The realization that a single unpatched email server can serve as a master key to an entire global corporate network has driven the Cybersecurity & Infrastructure Security Agency and the National Security Agency to issue a definitive technical mandate for Microsoft Exchange environments. This late 2025 release, developed alongside international intelligence partners, marks a fundamental shift in how organizations are expected to manage their internal communication hubs. For too long, the industry treated email servers as secondary utility components, but the high-profile exploitations witnessed over the last few years have proven that these systems are actually the most vulnerable anchor points in a modern digital architecture. The core of this new guidance moves away from the traditional model of reactive troubleshooting, instead proposing a prevention-first framework that prioritizes deep technical hardening and structural resilience. By standardizing these best practices, the agencies aim to create a unified front against sophisticated threat actors who have historically used Exchange vulnerabilities to bypass perimeter defenses with relative ease.

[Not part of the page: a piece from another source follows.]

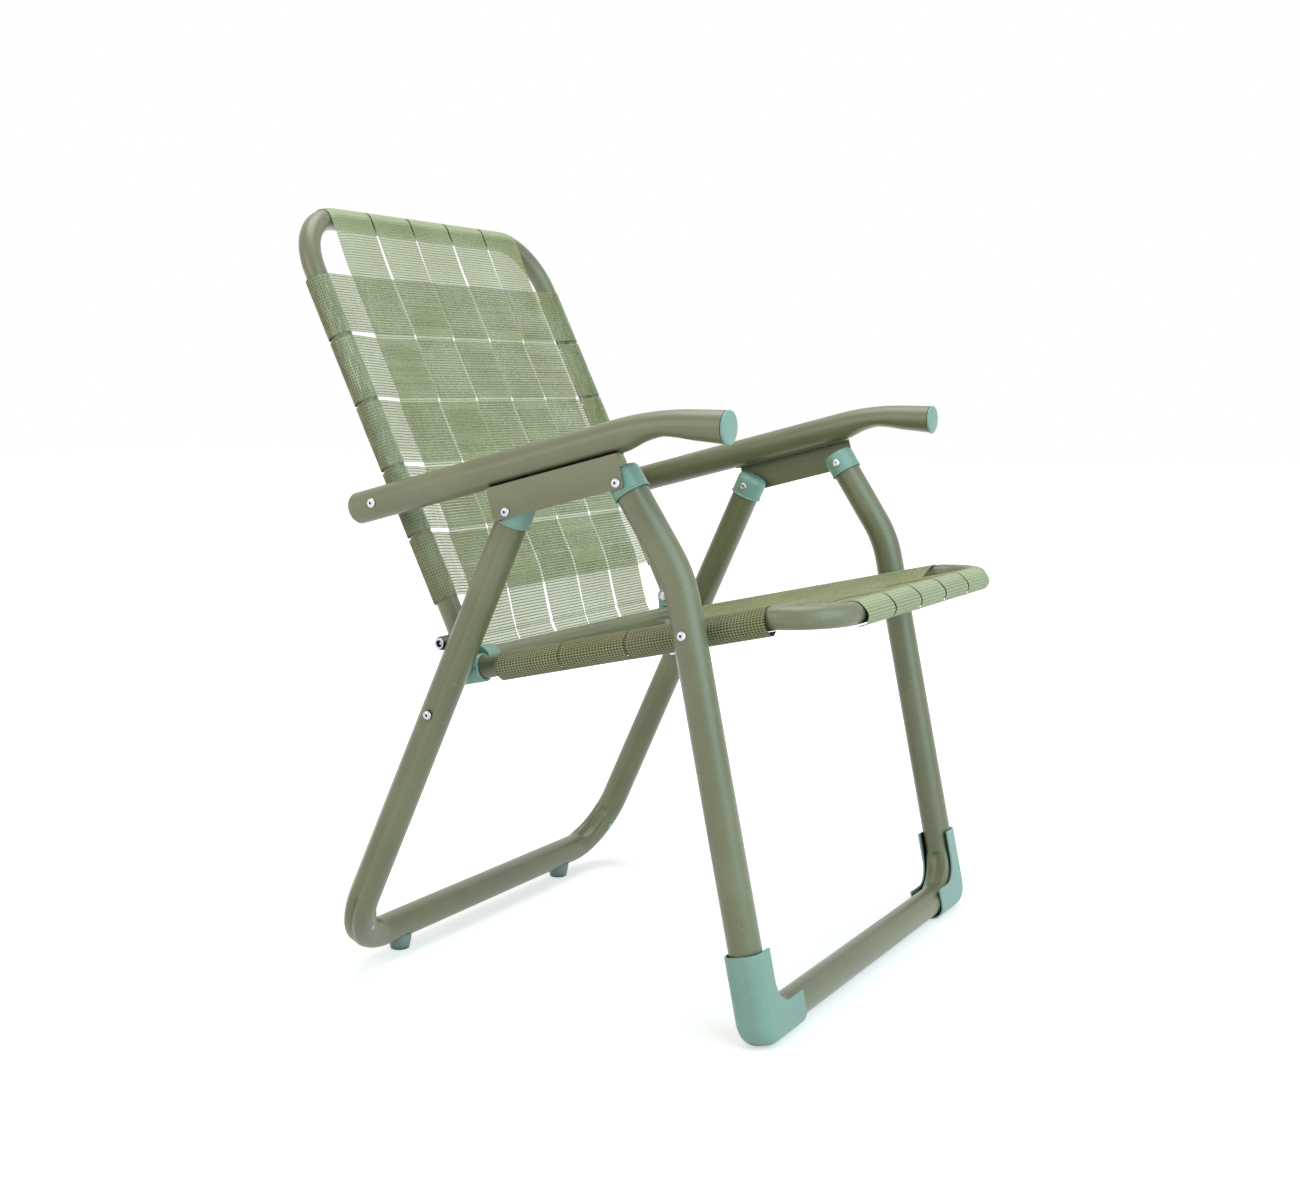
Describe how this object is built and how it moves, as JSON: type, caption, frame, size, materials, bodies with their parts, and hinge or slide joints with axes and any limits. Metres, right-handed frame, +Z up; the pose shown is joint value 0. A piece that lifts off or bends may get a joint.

The Strategic Importance of Exchange Environments

Microsoft Exchange servers currently occupy a unique and high-risk position within the corporate infrastructure, acting as the primary repositories for sensitive executive communications and proprietary organizational data. While many businesses have transitioned to cloud-based solutions, a significant number of enterprises maintain on-premises installations to ensure total sovereignty over their data and to comply with increasingly stringent international privacy regulations. This local control, however, inadvertently creates a concentrated attack surface that threat actors find nearly irresistible because it offers a direct path to the heart of the network. Recent historical data from 2021 through the vulnerabilities identified in 2025 shows that these systems are under constant, aggressive surveillance by state-sponsored groups and ransomware syndicates alike. The centralization of administrative privileges within these servers means that a single successful breach can effectively grant an adversary the keys to the kingdom, allowing them to bypass traditional firewalls and security gateways.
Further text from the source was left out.